I’m back from glorious snowed-in Aspen Meadows, where AIGA and Winterhouse Institute staged the Aspen Design Summit. This meeting was focused on complex, real world problems that can be addressed through the ingenuity and “progressive reach of design’s influence,” in the words of AIGA’s Richard Grefé.With the support of Rockefeller Foundation — which is keen to see more collaboration and capacity building across the design industry in this social impact arena — all 64 attendees at the Summit were organized into six groups that developed preliminary strategies and action schemes around diverse challenges. Positioned as the scaffolding for feasible and fundable programs that could be executed in the next 24 months, key organizations and partners were engaged, including the CDC (healthy aging), UNICEF (educational kits and adolescence hygiene), and Mayo Clinic (rural health delivery).
I was thrilled to be assigned to the UNICEF projects and to reunite with a previous Designmatters’s partner, Christopher Fabian (head of the Innovation unit at UNICEF), and to understand more about the logistics and needs behind UNICEF’s current deployment of resources to reach underserved children and young girls. We worked both to rethink what the design of a low cost, durable Early Childhood Education kit that can be used in emergency situations could look like (and we took apart the current one); and partnered with SHE founder, Elizabeth Scharpf, to understand where we might be able to offer new strategies for a social enterprise model in Rwanda that is bringing support services for menstruating women and girls — so that they are more likely to continue to attend work and classes during their cycles.
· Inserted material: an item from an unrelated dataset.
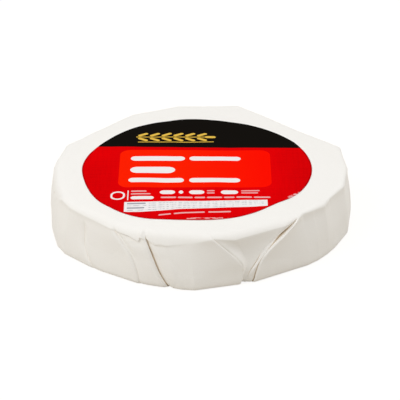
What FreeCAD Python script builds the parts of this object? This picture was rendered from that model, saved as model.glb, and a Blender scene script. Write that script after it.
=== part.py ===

Beyond the fact that there is always something slightly surreal in attempting to even begin tackling world poverty issues from the pampered environment of one of the most privileged spots in the world, there were the following and exciting take-aways for me:
1/ to participate in a conversation about the designer’s role in the future, and seriously attempting to come to terms with the landscape of social impact and development;
2/ getting validation and encouragement for our work.
We are up to our necks, day-in and day-out, pushing this agenda of design for social change forward in ways that can be meaningful to our students and impactful to our community partners. It does feel good to get a pat in the back from peers who have similar war stories to tell, and rewarding to have memories to share from this type of engagement. Now back to the grind of making the next round of projects happen — and the promise of design education as a tool for change.